Star Trek Picard's sins are legion, I understand, but one of them is superseding the Tal Shiar with an "even more secret police" called the Zhat Vash. The "even more secret" doesn't really bother me: the British "secret police" group MI-5 was public knowledge in 1970, but the existence of MI-6 was hotly denied up until 1994 (when it's very public headquarters was dedicated by HRH Queen Elizabeth II...that building by the way was designed by a Sir Terry Farrell). What's really unforgivable is the name, with all its harsh consonant sounds it sounds much more Klingon than Romulan.
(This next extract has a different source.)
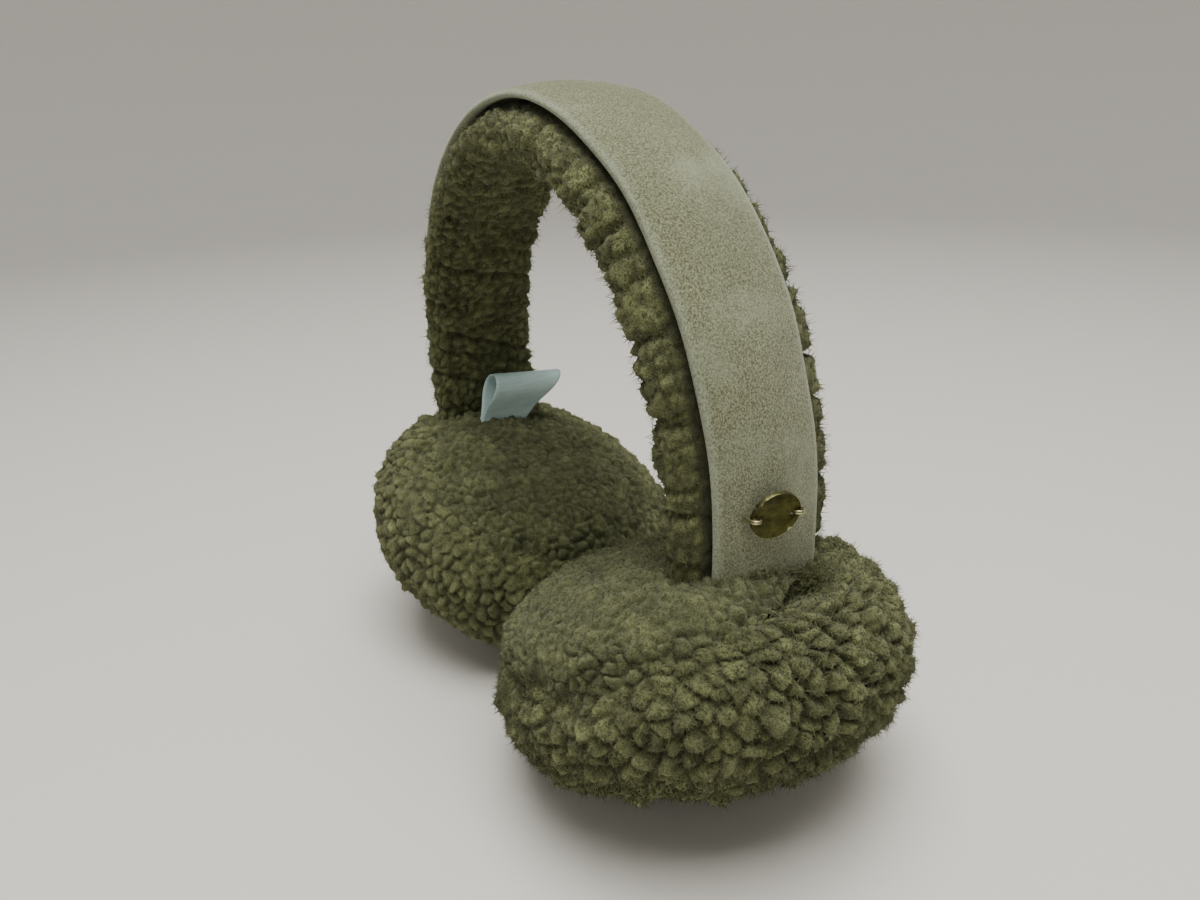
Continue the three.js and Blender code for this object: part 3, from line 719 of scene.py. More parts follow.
# %% [markdown]
# ### The outer cover
# The cover keeps its long locks. They hang down a little, except over the pad's shoulder, where they
# are combed away from the band's leg. In front of the suede the leg presses a dip into the shoulder,
# which is called the saddle here. The near pad's fuzz of longer fibres is a piece of its own, so that
# neither mesh grows too large.

# %% Comb the locks and press the saddle
COMBED = 0.55
SHOULDER_LOW = 38 * MM
SHOULDER_HIGH = 62 * MM
SADDLE_DEPTH = 9 * MM
SADDLE_EDGE = 3 * MM
SADDLE_REACH = 17 * MM
SADDLE_BESIDE = 5 * MM
SADDLE_HIGH = 55 * MM


def combed_out(pad, points, normals):
    """How the locks near the band's leg are combed away from it, over the pad's shoulder."""
    leg = np.array([MIDDLE_X + pad["side"] * ARCH_HALF, MIDDLE_Y, 0])
    away = points - leg
    away[:, 2] = 0
    flat = unit(away)
    flat -= (flat * normals).sum(1, keepdims=True) * normals
    share = smooth(points[:, 2], SHOULDER_LOW, SHOULDER_HIGH)
    return flat, share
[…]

So there you have it: Chris Bennett's objections to how the two intelligence agencies were "wiped out" have been satisfied. He sort of stumbled upon it with his (slightly inaccurate) "1/3 of the government" comment, but didn't look at the established evidence about how each intelligence operation worked. It's worth noting that on the same Tor page another user, Jarvisimo, mentions the novel The Never-Ending Sacrifice by Una McCormack. In that novel, the OO is so badly decimated by the loss of personnel that they lose their effectiveness and therefore civilians can seize power from the previous Detapa Council.